>> start Supplied material
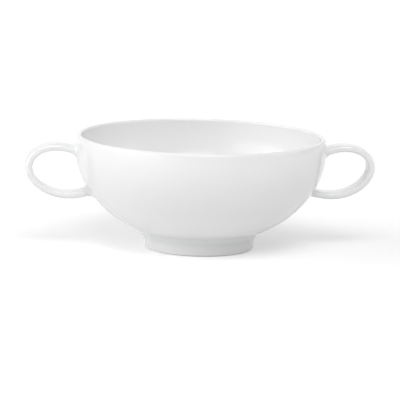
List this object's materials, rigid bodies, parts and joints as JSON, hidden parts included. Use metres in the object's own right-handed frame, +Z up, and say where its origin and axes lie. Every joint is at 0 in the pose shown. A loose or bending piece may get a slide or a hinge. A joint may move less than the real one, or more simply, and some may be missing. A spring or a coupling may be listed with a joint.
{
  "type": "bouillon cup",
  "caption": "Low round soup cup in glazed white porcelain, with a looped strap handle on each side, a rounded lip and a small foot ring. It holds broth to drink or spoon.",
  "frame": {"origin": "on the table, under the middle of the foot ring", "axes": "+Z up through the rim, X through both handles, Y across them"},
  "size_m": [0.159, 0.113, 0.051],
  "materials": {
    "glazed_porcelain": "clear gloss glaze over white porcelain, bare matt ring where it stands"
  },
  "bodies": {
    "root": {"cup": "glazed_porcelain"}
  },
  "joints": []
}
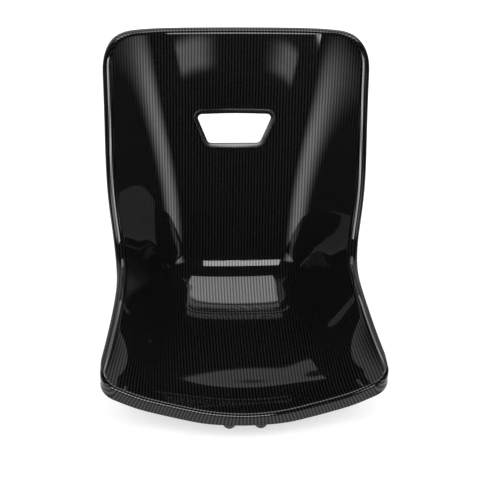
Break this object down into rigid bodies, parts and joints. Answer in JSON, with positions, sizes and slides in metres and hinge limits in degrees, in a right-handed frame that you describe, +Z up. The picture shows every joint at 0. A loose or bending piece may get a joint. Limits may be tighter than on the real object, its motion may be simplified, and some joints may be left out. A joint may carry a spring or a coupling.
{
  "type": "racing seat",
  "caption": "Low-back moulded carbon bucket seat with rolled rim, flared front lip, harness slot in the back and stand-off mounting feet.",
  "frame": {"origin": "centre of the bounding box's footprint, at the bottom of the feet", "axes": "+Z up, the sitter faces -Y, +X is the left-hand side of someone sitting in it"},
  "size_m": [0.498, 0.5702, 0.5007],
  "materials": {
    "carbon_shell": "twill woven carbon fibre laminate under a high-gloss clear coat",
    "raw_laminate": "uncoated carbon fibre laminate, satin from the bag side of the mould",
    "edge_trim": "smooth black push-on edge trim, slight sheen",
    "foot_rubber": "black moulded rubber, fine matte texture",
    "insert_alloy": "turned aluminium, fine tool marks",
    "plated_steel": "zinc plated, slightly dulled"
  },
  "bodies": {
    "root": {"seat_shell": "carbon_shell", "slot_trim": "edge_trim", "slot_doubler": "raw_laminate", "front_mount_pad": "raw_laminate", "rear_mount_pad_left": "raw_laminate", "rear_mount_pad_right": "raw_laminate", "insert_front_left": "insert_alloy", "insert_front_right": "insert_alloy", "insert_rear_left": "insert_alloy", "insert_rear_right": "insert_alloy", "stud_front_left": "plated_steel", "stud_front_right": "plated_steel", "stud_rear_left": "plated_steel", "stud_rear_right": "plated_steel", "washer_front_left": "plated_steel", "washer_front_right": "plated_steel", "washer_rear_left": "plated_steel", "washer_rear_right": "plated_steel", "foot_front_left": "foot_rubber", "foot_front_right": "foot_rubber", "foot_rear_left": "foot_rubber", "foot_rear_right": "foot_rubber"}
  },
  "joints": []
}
>> end Supplied material
§ **What the task asks**
Write out the full set of records exactly as given.

§ **Answer to this task**
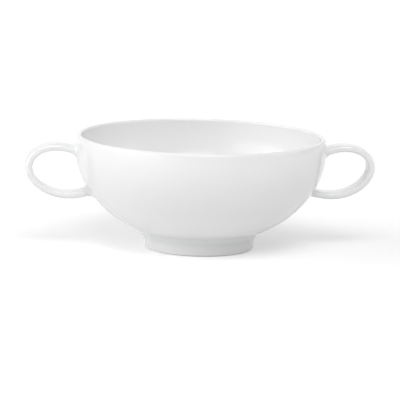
List this object's materials, rigid bodies, parts and joints as JSON, hidden parts included. Use metres in the object's own right-handed frame, +Z up, and say where its origin and axes lie. Every joint is at 0 in the pose shown. A loose or bending piece may get a slide or a hinge. A joint may move less than the real one, or more simply, and some may be missing. A spring or a coupling may be listed with a joint.
{
  "type": "bouillon cup",
  "caption": "Low round soup cup in glazed white porcelain, with a looped strap handle on each side, a rounded lip and a small foot ring. It holds broth to drink or spoon.",
  "frame": {"origin": "on the table, under the middle of the foot ring", "axes": "+Z up through the rim, X through both handles, Y across them"},
  "size_m": [0.159, 0.113, 0.051],
  "materials": {
    "glazed_porcelain": "clear gloss glaze over white porcelain, bare matt ring where it stands"
  },
  "bodies": {
    "root": {"cup": "glazed_porcelain"}
  },
  "joints": []
}
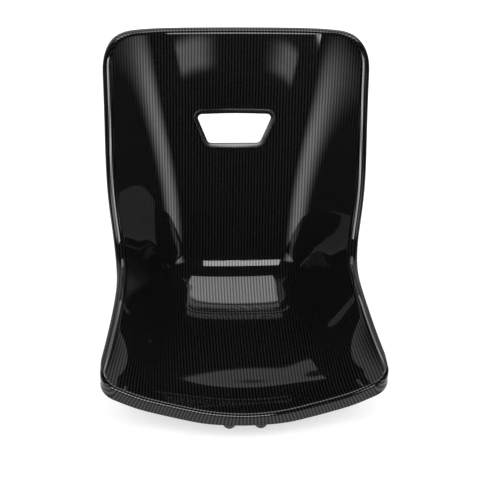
Break this object down into rigid bodies, parts and joints. Answer in JSON, with positions, sizes and slides in metres and hinge limits in degrees, in a right-handed frame that you describe, +Z up. The picture shows every joint at 0. A loose or bending piece may get a joint. Limits may be tighter than on the real object, its motion may be simplified, and some joints may be left out. A joint may carry a spring or a coupling.
{
  "type": "racing seat",
  "caption": "Low-back moulded carbon bucket seat with rolled rim, flared front lip, harness slot in the back and stand-off mounting feet.",
  "frame": {"origin": "centre of the bounding box's footprint, at the bottom of the feet", "axes": "+Z up, the sitter faces -Y, +X is the left-hand side of someone sitting in it"},
  "size_m": [0.498, 0.5702, 0.5007],
  "materials": {
    "carbon_shell": "twill woven carbon fibre laminate under a high-gloss clear coat",
    "raw_laminate": "uncoated carbon fibre laminate, satin from the bag side of the mould",
    "edge_trim": "smooth black push-on edge trim, slight sheen",
    "foot_rubber": "black moulded rubber, fine matte texture",
    "insert_alloy": "turned aluminium, fine tool marks",
    "plated_steel": "zinc plated, slightly dulled"
  },
  "bodies": {
    "root": {"seat_shell": "carbon_shell", "slot_trim": "edge_trim", "slot_doubler": "raw_laminate", "front_mount_pad": "raw_laminate", "rear_mount_pad_left": "raw_laminate", "rear_mount_pad_right": "raw_laminate", "insert_front_left": "insert_alloy", "insert_front_right": "insert_alloy", "insert_rear_left": "insert_alloy", "insert_rear_right": "insert_alloy", "stud_front_left": "plated_steel", "stud_front_right": "plated_steel", "stud_rear_left": "plated_steel", "stud_rear_right": "plated_steel", "washer_front_left": "plated_steel", "washer_front_right": "plated_steel", "washer_rear_left": "plated_steel", "washer_rear_right": "plated_steel", "foot_front_left": "foot_rubber", "foot_front_right": "foot_rubber", "foot_rear_left": "foot_rubber", "foot_rear_right": "foot_rubber"}
  },
  "joints": []
}